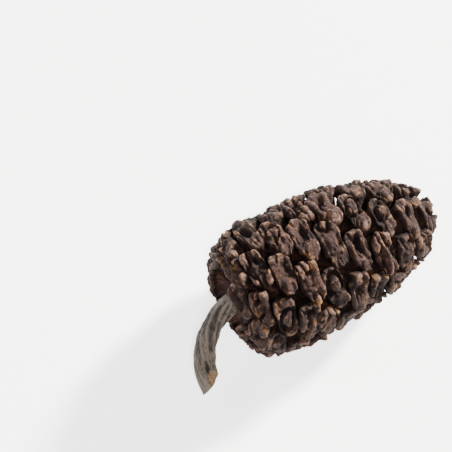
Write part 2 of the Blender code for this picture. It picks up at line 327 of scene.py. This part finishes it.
def endRelief(grown, rho, phi, rimAcross, rimThick, character):
    # Height of the end over its rim, in millimetres of a full-sized scale, at rho (1 at the rim, 0 in the
    # middle) and phi: a dome and a rounded lip, then by the scale's kind a cup, a knob in a ring groove or
    # deeper folds, a solid lobe beside them, folds that run along the end, and notches between the lobes.
    across, thick = rho[None, :, None] * rimAcross, rho[None, :, None] * rimThick
    inward = (1 - rho)[None, :, None] * np.hypot(rimAcross, rimThick)
    # each scale reads a part of the noise of its own
    kind = np.broadcast_to(along(17.3 * np.arange(len(character))), across.shape)
    grain = scale["driftGrain"]
    driftAcross = scale["drift"][0] * latticeNoise(
        np.stack([grain * across + 3, grain * thick, kind], axis=-1), 1)
    driftThick = scale["drift"][1] * latticeNoise(
        np.stack([grain * across, grain * thick + 9, kind], axis=-1), 2)
    drifted = across + driftAcross, thick + driftThick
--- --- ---
§ **The request**
Repeat the preceding lines exactly, please, every one of them.

§ **Right answer**
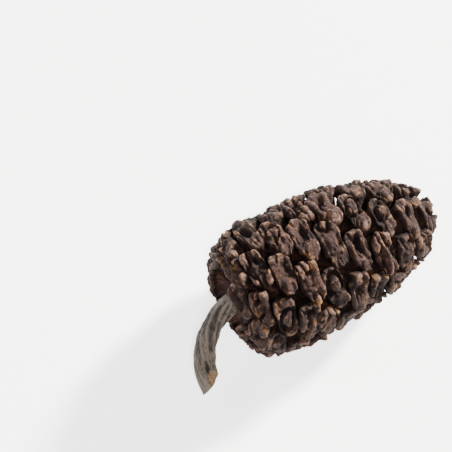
Write part 2 of the Blender code for this picture. It picks up at line 327 of scene.py. This part finishes it.
def endRelief(grown, rho, phi, rimAcross, rimThick, character):
    # Height of the end over its rim, in millimetres of a full-sized scale, at rho (1 at the rim, 0 in the
    # middle) and phi: a dome and a rounded lip, then by the scale's kind a cup, a knob in a ring groove or
    # deeper folds, a solid lobe beside them, folds that run along the end, and notches between the lobes.
    across, thick = rho[None, :, None] * rimAcross, rho[None, :, None] * rimThick
    inward = (1 - rho)[None, :, None] * np.hypot(rimAcross, rimThick)
    # each scale reads a part of the noise of its own
    kind = np.broadcast_to(along(17.3 * np.arange(len(character))), across.shape)
    grain = scale["driftGrain"]
    driftAcross = scale["drift"][0] * latticeNoise(
        np.stack([grain * across + 3, grain * thick, kind], axis=-1), 1)
    driftThick = scale["drift"][1] * latticeNoise(
        np.stack([grain * across, grain * thick + 9, kind], axis=-1), 2)
    drifted = across + driftAcross, thick + driftThick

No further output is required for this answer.